Complementary to the project 1 supported by the program Prospective Research for Brussels we will investigate the limit of SIC POVM-based protocols when the dimension d becomes high (say 50). In this regime, the discrete variable is analogous to a discretized continuous variable so that high dimensional d-level systems constitute a bridge between discrete and continuous variables.

Work Package 3

The objective of this work package is to provide high-level security proofs for quantum key distribution as well as software for verifying the security of the quantum key distributing hardware implemented through optical components. The latter will essentially be a meta-logical program that will allow different customers to estimate the security of their hardware in their concrete environment.

In order to achieve our objective we propose to further develop a simulator developed and specifically port it to a parallel environment (Cell processor) to improve efficiency.

Along with the first two work packages, this third work package is anticipated to yield applicable results within a medium-term horizon, in any case before the end of the project.

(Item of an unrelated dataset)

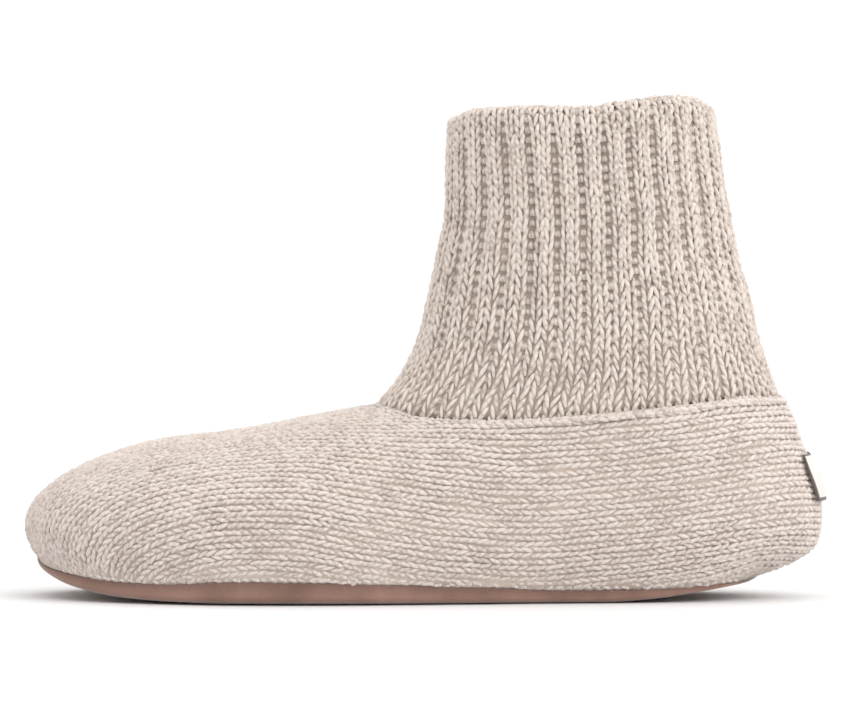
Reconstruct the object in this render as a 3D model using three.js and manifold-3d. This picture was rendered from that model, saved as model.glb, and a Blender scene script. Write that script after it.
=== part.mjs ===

We expect the developed meta-logical program will be able to check the security of other cryptographic primitives developed in WP4.

Work Package 4

Our fourth objective, which is longer-term oriented, is to extend the techniques used in the area of secure quantum secret keys distribution to other cryptographic primitives and other fundamental security protocols including:

  • quantum stream cipher scheme
  • message authentication code, identification
  • digital signature (non-repudiation)
  • fair exchange protocols
  • delayed authorization for key exchange
  • coin tossing, string flipping, string commitment.

Research on these topics will essentially be theoretical, but if necessary we may consider the possibility of a practical realization in the laboratory in order to validate our theoretical ideas.